Sci-fi ways to do it...

If you had room temperature super conductors, you could use super conducting magnets to produce diamagnetic fields. They have levitated a mouse that way. It would require a very strong magnetic field, and it is unknown what prolonged effects that would have on living organisms. (You can do it without room temperature super conductors, but it would be easier).

Gravitomagnetism might work, but that's kind of out there. Currently they've only generated 100 millionths of a g. With the right breakthroughs that could be improved...

string theory predicts that gravity and electromagnetism unify in hidden dimensions, so artificial is probably possible with the right knowledge.

Really, unless you want to go with the rotating ring or linear acceleration, you're going to have to hand wave a lot of stuff, so it's probably better to just say "It works" and not explain how, unless it's super important. Just like they do in Star Trek and Star Wars.

Silly Edit: One thing that we know works is mass. So if you were to weave fine neutronium filaments into the carpet, then the resulting mass could have enough gravity pull you down toward the floor...

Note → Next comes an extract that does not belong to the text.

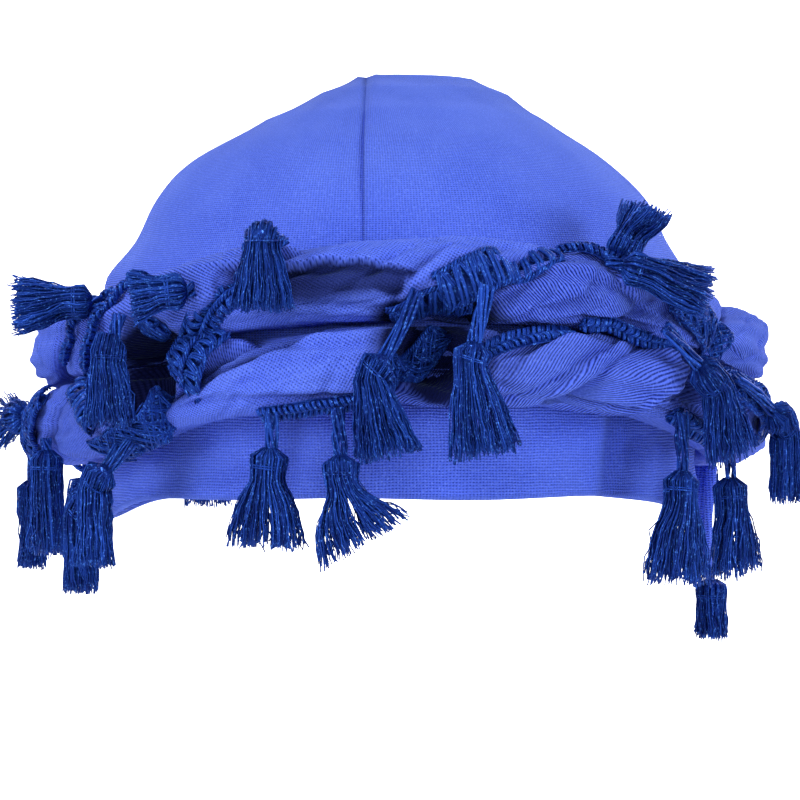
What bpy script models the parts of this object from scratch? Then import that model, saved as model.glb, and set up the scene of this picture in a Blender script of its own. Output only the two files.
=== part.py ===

Edit 2: So a less silly edit. I was thinking about it some more, and I remembered another possibility: The Graviton. It's a theoretical particle, but if they discover it, it will unite quantum theory with gravity. So let's say at some point in the near future that the Graviton is discovered*, and then someone figures out how to generate them to create a (directed) gravitational field. This would also work for tractor beams, which could be a focused graviton laser, and repulsor fields to get an "Anti-Gravity" effect. Graviton drives could be used to take off from planets and for in-system propulsion by attracting or repulsing the planet's/sun's gravity.

* Maybe using the first space particle accelerator, which rings Jupiter and uses the planets power to operate. It had to be a space based accelerator because earth's gravity pushes all generated gravitons away before they can be seen.